* EXERCISE OBJECTIVE: The listing below should be written out exactly; please include all of it.
>> START PROVIDED MATERIAL
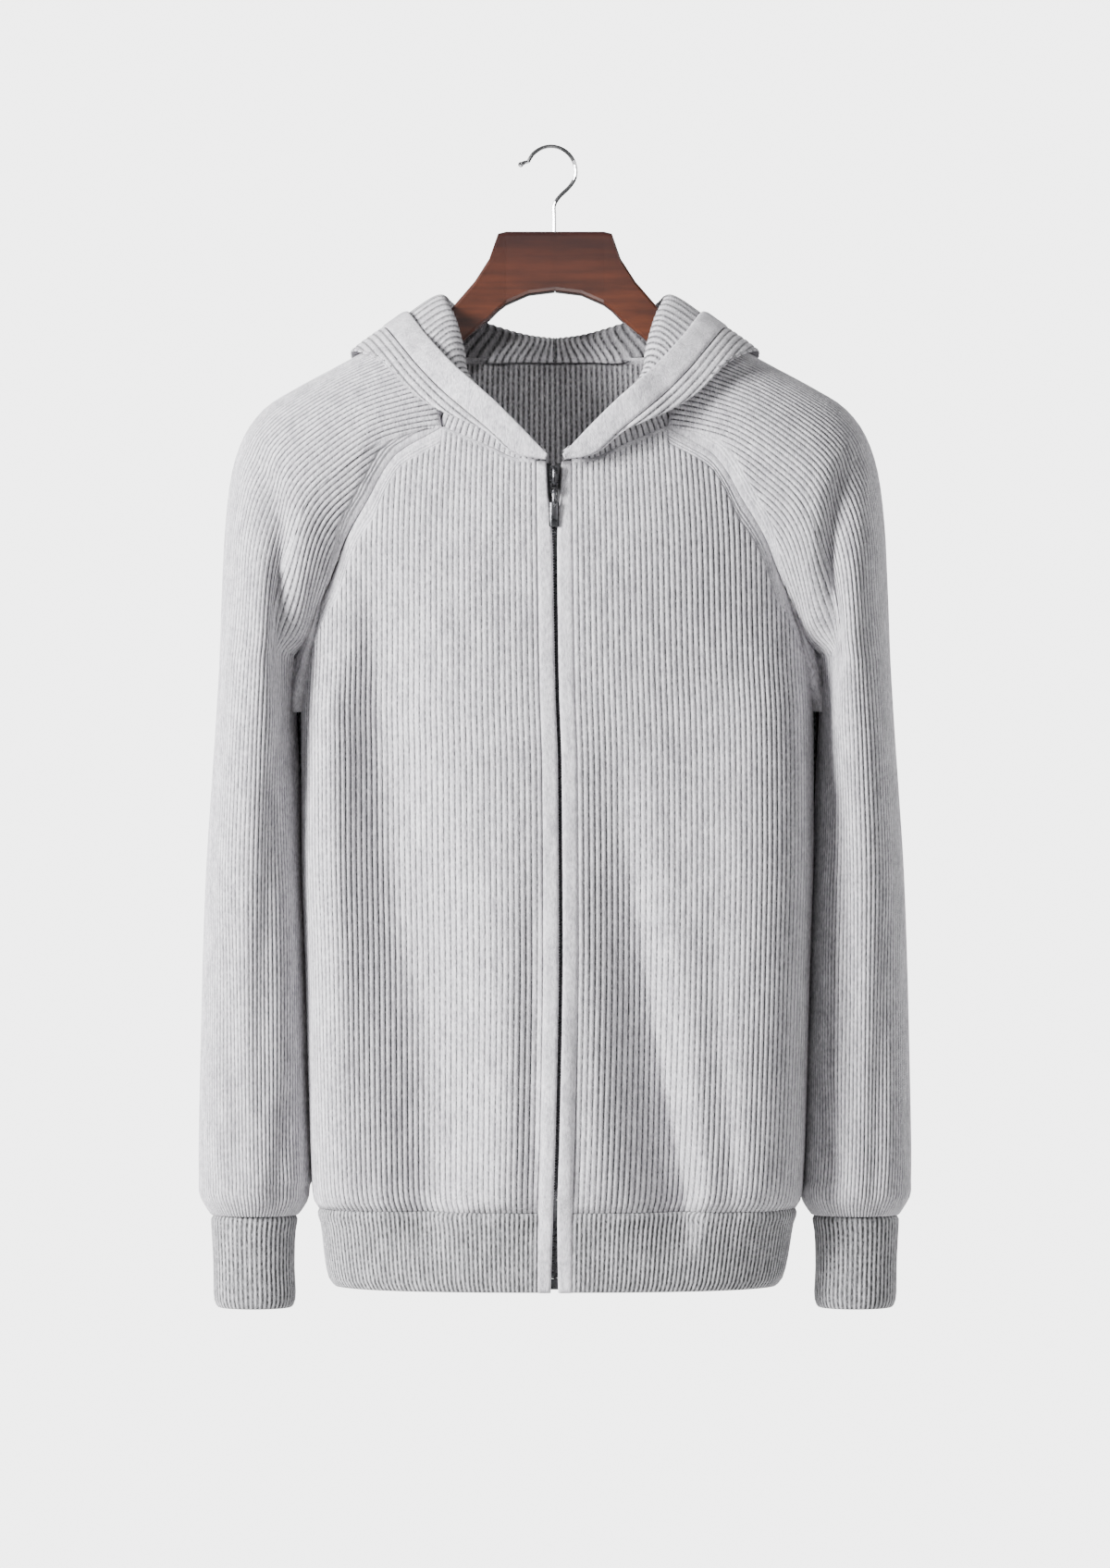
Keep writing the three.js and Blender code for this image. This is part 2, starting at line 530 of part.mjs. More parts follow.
function sleeveRing(s, side) {
  const ring = ringAt(s);
  const inCap = s <= capEnd;
  return {
    ridge: vector(side * ring.outX, 0, ring.outZ),
    depth: ring.depth,
    back: ring.back,
    front: inCap ? besideBody(frontTop.seamPoint(ring.frontZ, side), side) : innerEdge(ring.frontZ, side),
    rear: inCap ? besideBody(backTop.seamPoint(ring.backZ, side), side) : innerEdge(ring.backZ, side),
  };
}

// Half a sleeve ring from the ridge to the seam: points with their normals and the running length.
// The normals are an oval's; where the two halves meet at the ridge they share one direction.
function halfRing({ ridge, depth, back, front, rear }, face) {
  const seam = face === 'front' ? front : rear;
  const cut = Math.PI - Math.asin(Math.min(1, Math.abs(seam.y) / depth));
  const sign = face === 'front' ? -1 : 1;
  const level = ({ x, z }) => vector(ridge.x - x, 0, ridge.z - z);
  const own = level(seam);
  const halfWidth = own.length() / (1 - Math.cos(cut));
  own.normalize();
  const shared = level(front).normalize().add(level(rear).normalize()).normalize();
  const points = steps(40).map((t) => {
    const angle = t * cut;
    const point = ridge.clone().lerp(seam, (1 - Math.cos(angle)) / (1 - Math.cos(cut)));
    point.y = sign * depth * Math.sin(angle) + back;
    const normal = vector(0, sign * Math.sin(angle) / depth, 0);
    normal.addScaledVector(angle < Math.PI / 2 ? shared : own, Math.cos(angle) / halfWidth);
    return { point, normal: normal.normalize(), run: 0 };
  });
  points.slice(1).forEach((place, i) => {
    place.run = points[i].run + place.point.distanceTo(points[i].point);
  });
  return points;
}

function ringPlace(points, run) {
  const i = Math.max(0, Math.min(points.findLastIndex((place) => place.run <= run), points.length - 2));
  const t = (run - points[i].run) / (points[i + 1].run - points[i].run);
  const mix = (name) => points[i][name].clone().lerp(points[i + 1][name], t);
  return { point: mix('point'), normal: mix('normal').normalize() };
}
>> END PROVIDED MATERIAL
* THE OUTPUT:
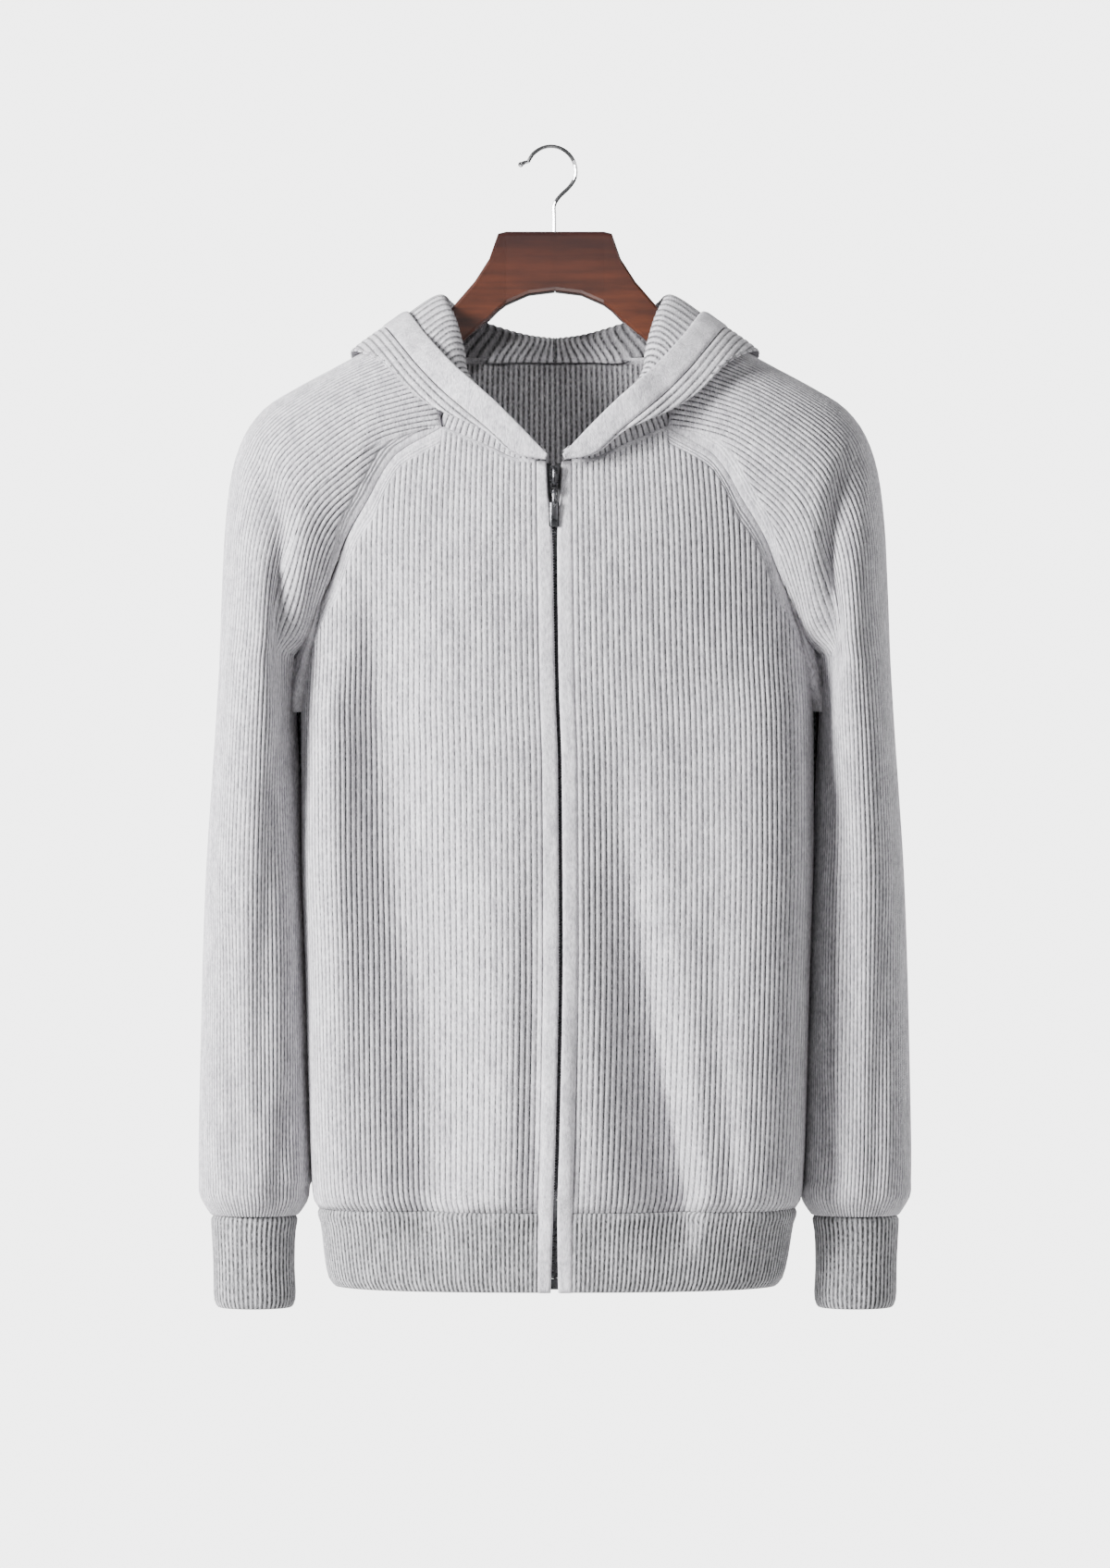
Keep writing the three.js and Blender code for this image. This is part 2, starting at line 530 of part.mjs. More parts follow.
function sleeveRing(s, side) {
  const ring = ringAt(s);
  const inCap = s <= capEnd;
  return {
    ridge: vector(side * ring.outX, 0, ring.outZ),
    depth: ring.depth,
    back: ring.back,
    front: inCap ? besideBody(frontTop.seamPoint(ring.frontZ, side), side) : innerEdge(ring.frontZ, side),
    rear: inCap ? besideBody(backTop.seamPoint(ring.backZ, side), side) : innerEdge(ring.backZ, side),
  };
}

// Half a sleeve ring from the ridge to the seam: points with their normals and the running length.
// The normals are an oval's; where the two halves meet at the ridge they share one direction.
function halfRing({ ridge, depth, back, front, rear }, face) {
  const seam = face === 'front' ? front : rear;
  const cut = Math.PI - Math.asin(Math.min(1, Math.abs(seam.y) / depth));
  const sign = face === 'front' ? -1 : 1;
  const level = ({ x, z }) => vector(ridge.x - x, 0, ridge.z - z);
  const own = level(seam);
  const halfWidth = own.length() / (1 - Math.cos(cut));
  own.normalize();
  const shared = level(front).normalize().add(level(rear).normalize()).normalize();
  const points = steps(40).map((t) => {
    const angle = t * cut;
    const point = ridge.clone().lerp(seam, (1 - Math.cos(angle)) / (1 - Math.cos(cut)));
    point.y = sign * depth * Math.sin(angle) + back;
    const normal = vector(0, sign * Math.sin(angle) / depth, 0);
    normal.addScaledVector(angle < Math.PI / 2 ? shared : own, Math.cos(angle) / halfWidth);
    return { point, normal: normal.normalize(), run: 0 };
  });
  points.slice(1).forEach((place, i) => {
    place.run = points[i].run + place.point.distanceTo(points[i].point);
  });
  return points;
}

function ringPlace(points, run) {
  const i = Math.max(0, Math.min(points.findLastIndex((place) => place.run <= run), points.length - 2));
  const t = (run - points[i].run) / (points[i + 1].run - points[i].run);
  const mix = (name) => points[i][name].clone().lerp(points[i + 1][name], t);
  return { point: mix('point'), normal: mix('normal').normalize() };
}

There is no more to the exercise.